Warning against the threat from China has been a staple of national security literature since at least the late 1990s. This genre typically begins by compiling a list of the most alarming statistics related to China’s economic potential, military advancements, and global misdeeds—environmental degradation, cyberattacks, support for rogue regimes, and human rights abuses, to name a few—before informing readers that the United States must act now before it is too late.
In the traditional telling, China is advancing across all measures of national power toward an ominous end-state, never fully defined, that must, somehow, negatively affect the United States and its interests. Many volumes portray China as almost being on autopilot, progressing by leaps and bounds toward superpower status merely because it can—without a larger strategy of how to get there, or what a Chinese-dominated world would look like.

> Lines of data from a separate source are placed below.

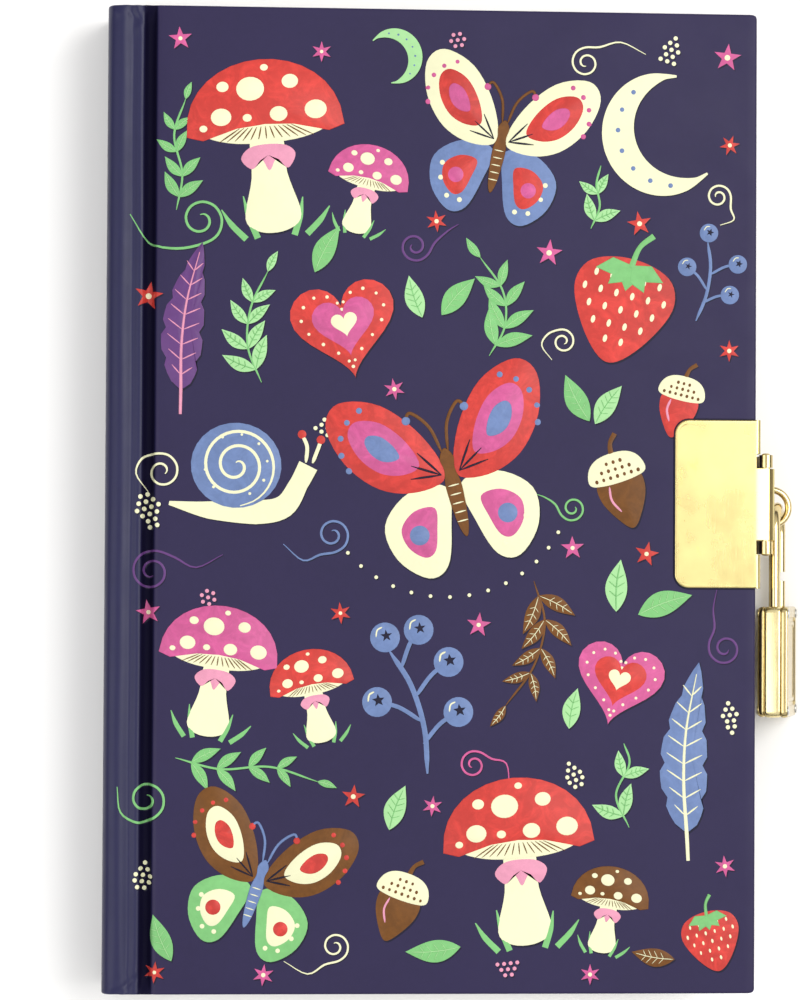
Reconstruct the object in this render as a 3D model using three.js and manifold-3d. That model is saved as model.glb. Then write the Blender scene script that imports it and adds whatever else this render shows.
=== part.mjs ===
// A lockable hardcover diary, lying on its back cover.
// Frame: millimetres, +Z up out of the front cover, +X from the spine to the fore edge, +Y from tail to head.
// Origin: middle of the back cover's outer face.
import * as THREE from 'three';
import { mergeVertices } from 'three/addons/utils/BufferGeometryUtils.js';
import Module from 'manifold-3d';

const wasm = await Module();
wasm.setup();

// ---------- driving dimensions (mm) ----------
const BOOK_W = 118; // spine to fore edge
const BOOK_H = 178; // tail to head
const BOOK_T = 18.4; // outside of the back cover to outside of the front cover
const E = BOOK_W / 2; // fore edge of the boards
const BOARD_T = 2.3; // greyboard thickness
const WRAP_T = 0.2; // printed covering paper
const GAP = 0.03; // hairline between sheets that lie on each other
const JOINT_X = -50; // hinge edge of the cover boards
const GROOVE_X = -51.8; // middle of the groove beside the spine
const SQUARE = 3; // how far the boards stand past the leaves
const TURN_IN = 12; // covering paper folded over inside the board
const LEAF_E = E - SQUARE; // fore edge of the leaves
const LEAF_H = BOOK_H / 2 - SQUARE; // half height of the leaves
const STUB_X = -50.25; // glued backs of the sections end here
const BACK_X = -53.3; // back of the sewn sections
const BLOCK_LO = 2.95; // underside of the lowest leaf
const BLOCK_HI = 15.45; // top of the highest leaf
const SECTIONS = 8;
const SECTION_GAP = 0.05;
const FLYLEAF_T = 0.15;

const CLASP_Y = -0.36; // middle of the clasp along the fore edge
const SHEET = 0.45; // brass sheet
const PLATE_W = 14.9; // from the fore edge onto the cover
const PLATE_HALF = 15.3; // half length of the plates
const NOTCH_HALF = 9.15; // outer ends of the two notches
const TONGUE_HALF = 6.5; // half width of the rolled tongue
const FLANGE_H = 2.95; // plate edge bent down over the board
const FLANGE_GAP = 0.42; // the flanges are bent over with a wide curve, clear of the board
const KNUCKLE_R = 1.6; // outside of the rolled tongue
const PIN_R = 0.8;
const PIN_X = E + 2;
const PIN_Z = BOOK_T + SHEET - KNUCKLE_R;
const EAR_R = 1.25; // flap's ears around the pin
const FLAP_T = 0.6;
const FLAP_L = 13.6; // pin to the flap's free end
const SLOT_NEAR = 8.2; // pin to the near end of the flap's slot
const SLOT_FAR = 11.65;
const TAB_TOP = 10.4; // top of the back plate's upright tab

const STAPLE_X = E + 4.45; // middle of the staple's round end
const STAPLE_Y = -0.7;
const STAPLE_Z = 8.2;
const STAPLE_R = 3.3; // wire centre
const STAPLE_WIRE = 0.63; // wire radius

const LOCK_X = E + 5.67; // padlock middle plane
const LOCK_Y = -29.07;
const LOCK_Z = 8.2;
const LOCK_LEAN = -16; // degrees about Y, top towards the book
const CASE_H = 20.3;
const CASE_W = 15.6;
const BAND_HALF = 1.5; // half thickness of the middle band
const SHELL_T = 1.28;
const LEG_R = 1;
const LEG_U = 4.7; // half distance of the shackle's legs
const BORE_R = 1.08;
const RAISED = 8.5; // the shackle stands this far out of its locked place
const APEX_V = 28.37; // shackle's wire centre at its bow, from the middle of the case
const TOE_END = CASE_H / 2 - 0.3;
const HEEL_END = CASE_H / 2 - 4.5;
const PLUG_R = 1.15;

// ---------- materials ----------
const mat = (color, roughness, metalness) => new THREE.MeshStandardMaterial({ color, roughness, metalness });
const M = {
  cover: mat(0x2f2c55, 0.45, 0),
  board: mat(0x9a8f80, 0.9, 0),
  paper: mat(0xf6f1e2, 0.85, 0),
  endpaper: mat(0xe9d9d2, 0.8, 0),
  cloth: mat(0xe8e4d8, 0.9, 0),
  band: mat(0xc94040, 0.8, 0),
  brass: mat(0xe6cf86, 0.25, 1),
  lockBrass: mat(0xd2ac4e, 0.28, 1),
  steel: mat(0xb8b8b4, 0.35, 1),
};

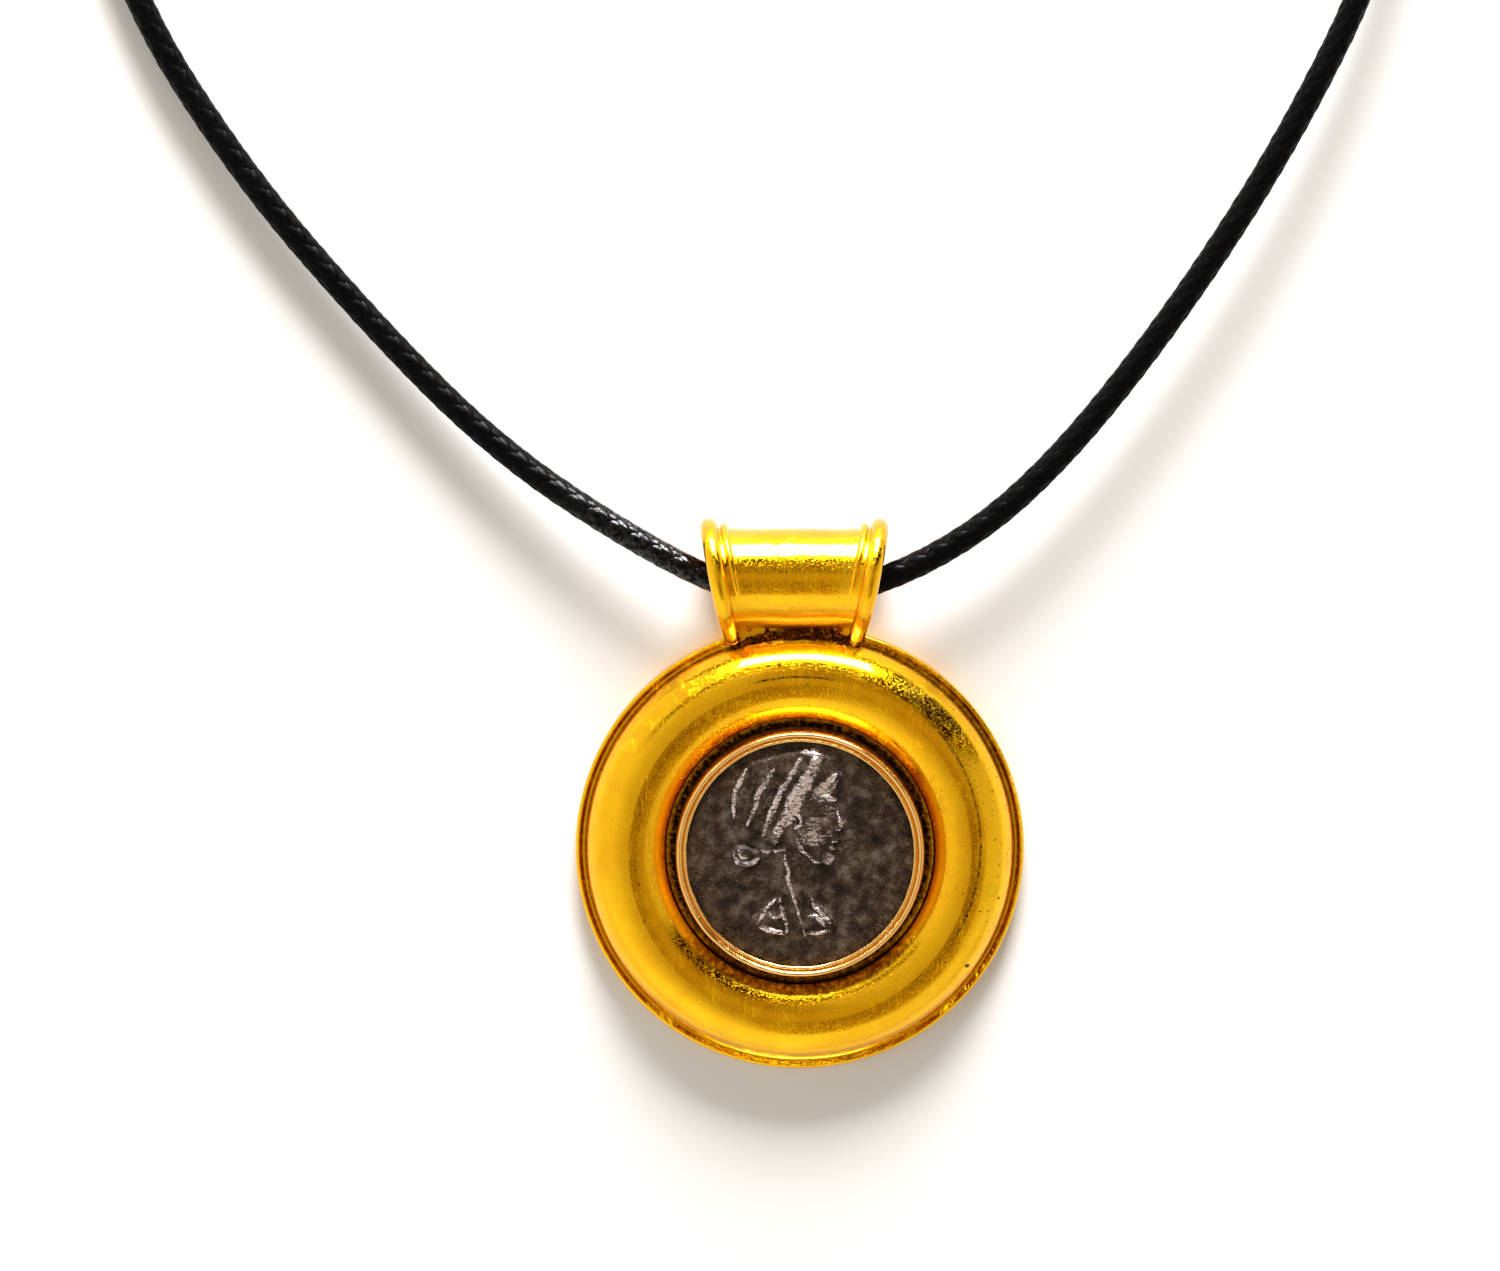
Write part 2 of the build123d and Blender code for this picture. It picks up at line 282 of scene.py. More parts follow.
def cord_line():
    """Points of the route's smooth curve, in millimetres."""
    curve = bpy.data.curves.new("cord_route", "CURVE")
    curve.dimensions = "3D"
    spline = curve.splines.new("NURBS")
    spline.points.add(len(CORD_ROUTE) - 1)
    for point, place in zip(spline.points, CORD_ROUTE):
        point.co = (*(v * MM for v in place), 1.0)
    spline.order_u = 3
    spline.use_endpoint_u = True
    spline.resolution_u = 24
    holder = new_object("cord_route", curve)
    bpy.context.view_layer.update()
    line = bpy.data.meshes.new_from_object(holder)
    points = np.array([tuple(v.co) for v in line.vertices]) / MM
    bpy.data.objects.remove(holder)
    bpy.data.meshes.remove(line)
    return points


def even_steps(points, step):
    """The same line with points a fixed distance apart: places, line, and two cross directions."""
    lengths = np.r_[0, np.cumsum(np.linalg.norm(np.diff(points, axis=0), axis=1))]
    at = np.linspace(0, lengths[-1], int(round(lengths[-1] / step)) + 1)
    line = np.stack([np.interp(at, lengths, points[:, i]) for i in range(3)], axis=1)
    tangents = np.gradient(line, axis=0)
    tangents /= np.linalg.norm(tangents, axis=1)[:, None]
    side = np.zeros_like(line)
    current = np.cross(tangents[0], (0.0, 0.0, 1.0))
    for i, tangent in enumerate(tangents):
        current = current - tangent * current.dot(tangent)
        current /= np.linalg.norm(current)
        side[i] = current
    return at, line, side, np.cross(tangents, side)


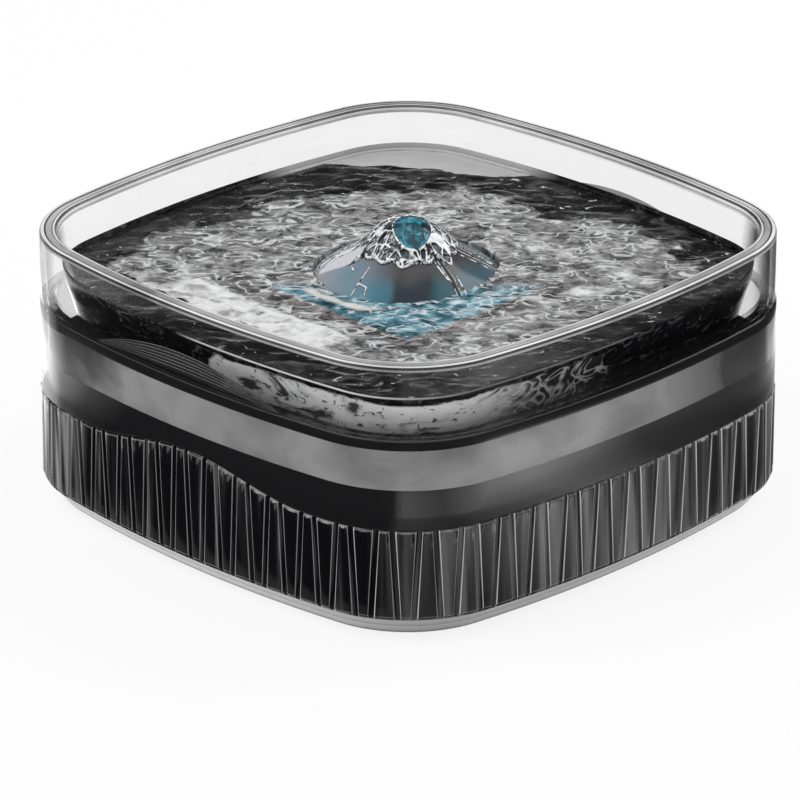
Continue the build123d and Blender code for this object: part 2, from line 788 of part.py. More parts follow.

Here, Michael Pillsbury fills in these considerable gaps. He is uniquely qualified to do so: A fluent Mandarin speaker and China hand since the Nixon administration, Pillsbury has decades of experience directly engaging with the ultra-nationalists in China’s military and bureaucracy, who he refers to as the ying pai.
Contrary to conventional wisdom, Pillsbury asserts, the ying pai are not just strident voices in Beijing’s bureaucratic wilderness, chest-thumping about using nuclear weapons against Los Angeles but largely inconsequential in internal Communist party debates. Time and again, he demonstrates, it is China’s hawks who have dictated the course of Beijing’s actions and the so-called moderates who have found themselves marginalized and outmaneuvered.
Pillsbury’s scholarship is buttressed by an eye-popping amount of declassified material, including detailed accounts of interviews with high-level defectors. It is this treasure trove of material that forms the basis of Pillsbury’s key claim: that China, under the influence of hardline ying pai since the 1989 Tiananmen Square massacre, is methodically undertaking a “hundred-year marathon” strategy to displace the United States as the global hegemon and impose a China-centric world order. If the claim of a “secret strategy” to dominate the world sounds unduly conspiratorial, Pillsbury quickly demonstrates the considerable merit, and deft nuance, of this assertion.
Any armchair student of China can tell you the value of history in Chinese strategic thinking, memorably expressed by Zhou Enlai’s apocryphal comment to Richard Nixon in 1972 that it was still too early to evaluate the impact of the French Revolution. Pillsbury devotes considerable attention to the “Warring States Period” in Chinese history, roughly from 475 b.c. until the Qin dynasty unified China in 221 b.c. In this anarchic period, characterized by persistent competition between rival fiefdoms, many of the lessons inspiring China’s hawks and their approach to America can be found. Pillsbury’s interactions with prominent ying pai,and his willingness to wade through their voluminous writings, reveal a Chinese leadership carefully applying the lessons of ancient history to modern-day interactions with the United States.
China sees the United States as a hegemon in terminal decline, much like Great Britain in the early 20th century. Based on their reading of history, both ancient and modern, the Chinese leadership has determined to tread relatively lightly for the foreseeable future in the hopes of avoiding an outright clash with an America still able to respond forcefully to Beijing’s march toward superpower status. Pillsbury references a Chinese proverb involving a rising power who inquired about “the weight of the Emperor’s cauldrons”—thereby alerting the ruler to the rising power’s desire to overthrow the existing order and, after victory, remove even the emperor’s cauldrons from his palace.
The lesson: It is far better to appear weak and unthreatening while building one’s own strength.
In the meantime, while China continues its ascent, Beijing will content itself with other lessons from the “Warring States” period, such as sowing doubt about its true intentions among the elite of its competitor. Hence, the assiduous courting of Western academics and intellectuals who are considered “pro-China” while vigorously confronting and denying access to those seen as more skeptical of Beijing’s actions. China has grasped that, in a hundred-year marathon, the United States is far less likely to react negatively to its rise if prominent American voices are consistently painting a more benign view of Beijing.